(What the task requires): Which lines run from the first one up to and including the one with "---- Driving dimensions"? Print exactly those.

(Dataset excerpt):
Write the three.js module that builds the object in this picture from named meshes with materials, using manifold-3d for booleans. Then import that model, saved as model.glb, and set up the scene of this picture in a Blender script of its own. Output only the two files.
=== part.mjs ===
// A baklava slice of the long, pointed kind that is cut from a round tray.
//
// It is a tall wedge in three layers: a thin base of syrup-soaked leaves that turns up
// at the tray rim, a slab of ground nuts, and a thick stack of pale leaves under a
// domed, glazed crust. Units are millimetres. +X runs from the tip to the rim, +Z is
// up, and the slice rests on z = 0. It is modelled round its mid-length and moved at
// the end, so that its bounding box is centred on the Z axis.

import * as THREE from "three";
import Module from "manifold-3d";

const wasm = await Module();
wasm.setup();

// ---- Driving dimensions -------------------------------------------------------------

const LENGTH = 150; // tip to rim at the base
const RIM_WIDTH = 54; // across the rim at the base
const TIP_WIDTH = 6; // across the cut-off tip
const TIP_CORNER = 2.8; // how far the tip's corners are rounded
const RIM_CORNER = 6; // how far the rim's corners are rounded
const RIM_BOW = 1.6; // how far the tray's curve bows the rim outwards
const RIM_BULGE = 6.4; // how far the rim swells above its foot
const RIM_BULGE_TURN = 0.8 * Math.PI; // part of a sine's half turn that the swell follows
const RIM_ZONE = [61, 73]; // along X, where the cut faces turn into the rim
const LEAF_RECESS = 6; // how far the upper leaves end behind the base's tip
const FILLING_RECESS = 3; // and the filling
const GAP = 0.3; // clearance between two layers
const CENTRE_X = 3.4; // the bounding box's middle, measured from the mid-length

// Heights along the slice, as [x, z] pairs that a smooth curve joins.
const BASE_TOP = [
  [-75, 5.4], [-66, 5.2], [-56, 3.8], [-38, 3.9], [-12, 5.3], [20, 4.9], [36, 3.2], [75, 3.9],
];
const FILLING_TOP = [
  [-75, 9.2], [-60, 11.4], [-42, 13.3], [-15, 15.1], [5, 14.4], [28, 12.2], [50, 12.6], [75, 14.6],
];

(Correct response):
Write the three.js module that builds the object in this picture from named meshes with materials, using manifold-3d for booleans. Then import that model, saved as model.glb, and set up the scene of this picture in a Blender script of its own. Output only the two files.
=== part.mjs ===
// A baklava slice of the long, pointed kind that is cut from a round tray.
//
// It is a tall wedge in three layers: a thin base of syrup-soaked leaves that turns up
// at the tray rim, a slab of ground nuts, and a thick stack of pale leaves under a
// domed, glazed crust. Units are millimetres. +X runs from the tip to the rim, +Z is
// up, and the slice rests on z = 0. It is modelled round its mid-length and moved at
// the end, so that its bounding box is centred on the Z axis.

import * as THREE from "three";
import Module from "manifold-3d";

const wasm = await Module();
wasm.setup();

// ---- Driving dimensions -------------------------------------------------------------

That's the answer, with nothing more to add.